After graduating from Oxford, KB moved to Ghana and worked with friends on a fish farming venture and another farming project with his father. He next moved back to London in the Rawlings years, where he helped to compile a register of victims of the Rawlings’ regime. This was followed by his stint at the BBC in the 1980s and 90s, presenting Focus on Africa. He later worked at Human Rights Watch. His later years were spent working mainly for the magazine, Africa Report.
KB is survived by his partner, Angela Carson, with whom he has a daughter, Nana Esi, who was born in 2006.
You can obtain an inkling of who and what KB was by reading this quotation from a tribute sent to KB’s brother, PK, by Mandy Ruben, who worked with KB:
“Dearest PK,
When I think of KB I recall his voice. I hear KB’s voice so clearly.
The way, as he said hello, he ended with a warm chuckle. Then I see KB peering through his glasses, searching. And that was what brought us close together – having someone else to research – and develop ideas for television programmes – with.
“KB transformed my life: as I adapted to being at home with a young daughter, between 1992 and 2000, he galvanized me to write. When KB went back to Accra in 2001, we promised to pursue our TV projects…He was intriguingly well informed and an insightful interpreter of events, with strong personal opinions that he was able to balance with a professional objectivity. More than that, KB cared about the people whose stories he reported. He seemed made for radio and reporting, his compelling voice, cogent analysis, his intelligence. …

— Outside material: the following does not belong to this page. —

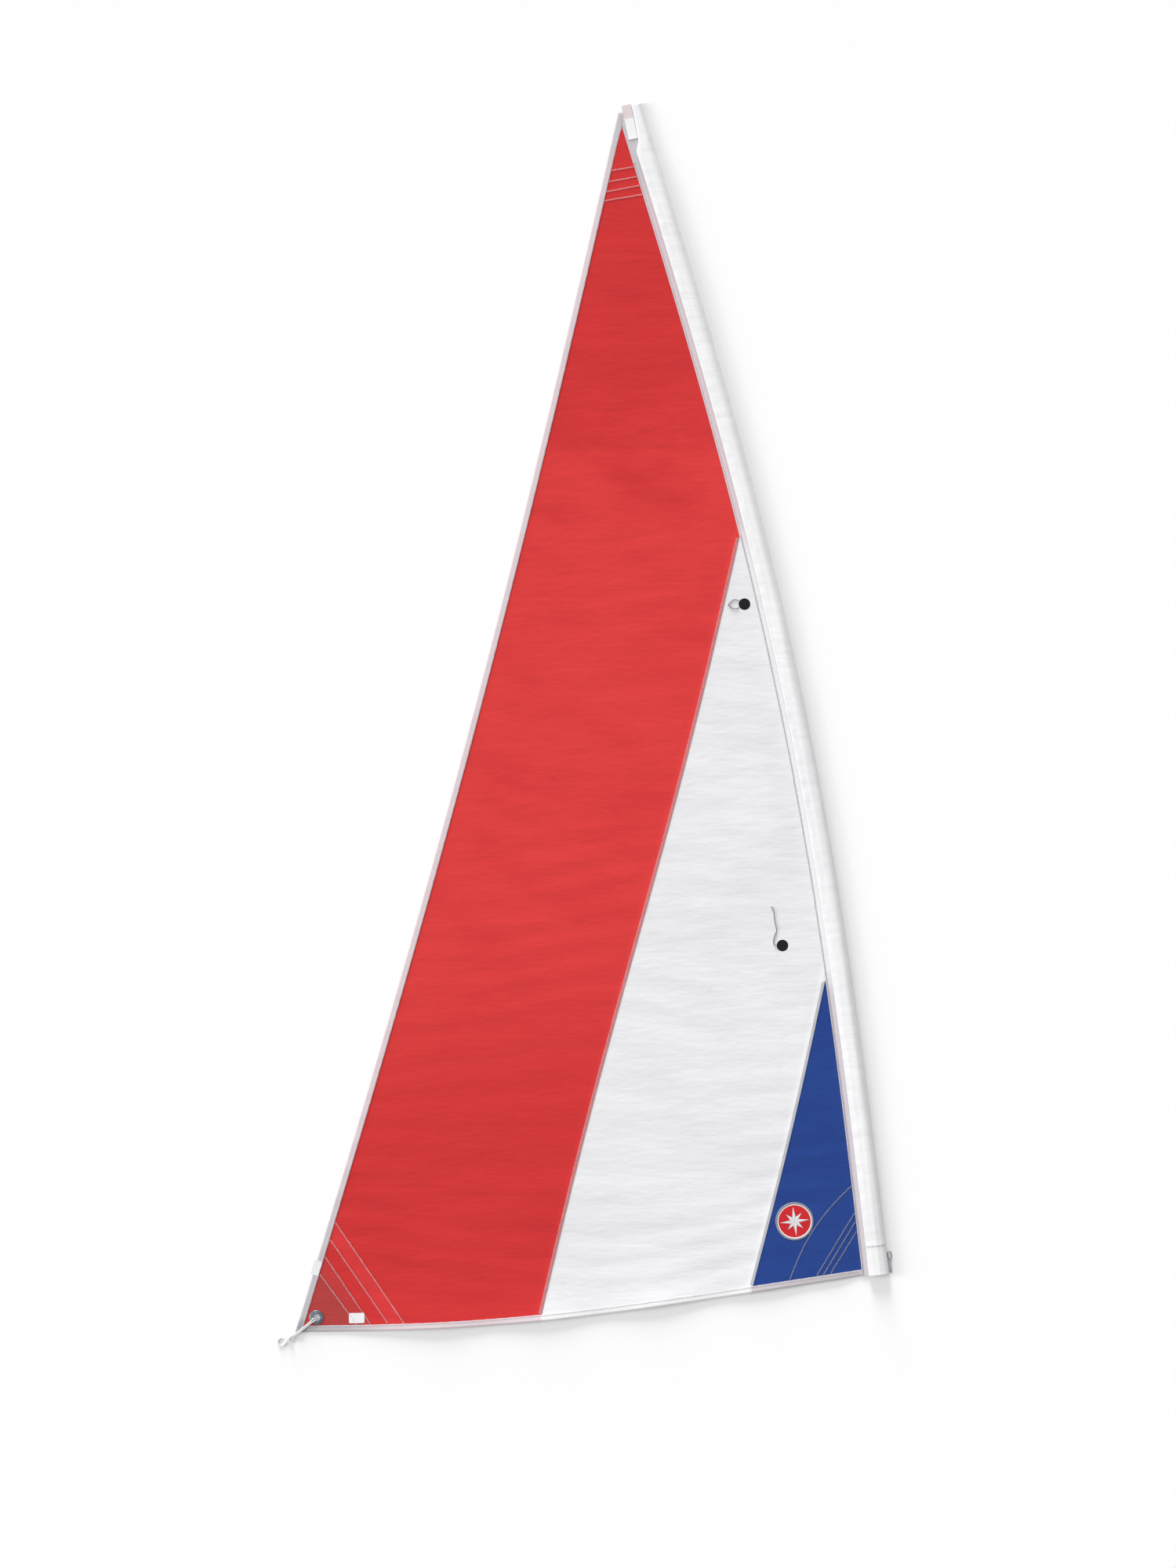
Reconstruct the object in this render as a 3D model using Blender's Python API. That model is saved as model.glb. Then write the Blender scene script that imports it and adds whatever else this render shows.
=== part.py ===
"""Mainsail of a beginner's dinghy with a sleeve luff, laid flat on its starboard side.

Metres, +Z up. +Y runs up the luff from the tack to the head and the clew lies towards -X. A place
in plan is a complex number, x + y*1j, and a quarter turn to the left is a product with 1j.
"""
import math

import bmesh
import bpy

# Space left between two pieces that touch
GAP = 0.0003

# Outline, chords measured straight from corner to corner
LUFF_LENGTH = 4.469
LUFF_BOW = 0.130
LEECH_LENGTH = 4.713
LEECH_HOLLOW = 0.050
FOOT_LENGTH = 2.153
FOOT_ROUND = 0.048
FOOT_SKEW = 0.0065
HEAD_WIDTH = 0.0933
HEAD_DROP = 0.0166
FOOT_RISE = 0.0103

# Cloths and tapes
PANEL_CLOTH = 0.0004
PATCH_CLOTH = 0.0004
SLEEVE_CLOTH = 0.0005
TAPE_CLOTH = 0.0004
TAPE_WIDTH = 0.024
FOLD_CLEARANCE = 0.001
DISC_CLOTH = 0.0004

# Sleeve round the mast
TUBE_FOOT_WIDTH = 0.077
TUBE_UPPER_WIDTH = 0.072
TUBE_TAPER_HEIGHT = 2.2
DOME_HEIGHT = 0.026
FLANGE_WIDTH = 0.0235
FLANGE_SEAM = 0.002
TUBE_HEAD_WIDTH = 0.038
TUBE_NARROWING_START = 0.2145
TUBE_NARROWING_RUN = 0.156
SLEEVE_HEAD_WIDTH = 0.0715
SLEEVE_NARROWING_START = 0.335
SLEEVE_NARROWING_POWER = 2.6
PORT_LENGTHS = 6
PORT_STATIONS = 5
DOME_STEPS = 12
CUFF_HEIGHT = 0.113
CUFF_CLOTH = 0.0006
CLOSURE_DEPTH = 0.014
CLOSURE_SETBACK = 0.002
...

“I remember listening to him on the BBC World Service Focus on Africa with my family in Kenya. My dad used to tell me he’d been listening to my friend! Again, it was his unmistakable voice. Whether during filming for C4 in Ghana, when KB also happened to be in Accra, or when collaborating in London, he was unhesitatingly supportive and generous, both with his time and sharing his contacts. After all the words we wrote together, now I am struggling to find the words to write about losing KB.”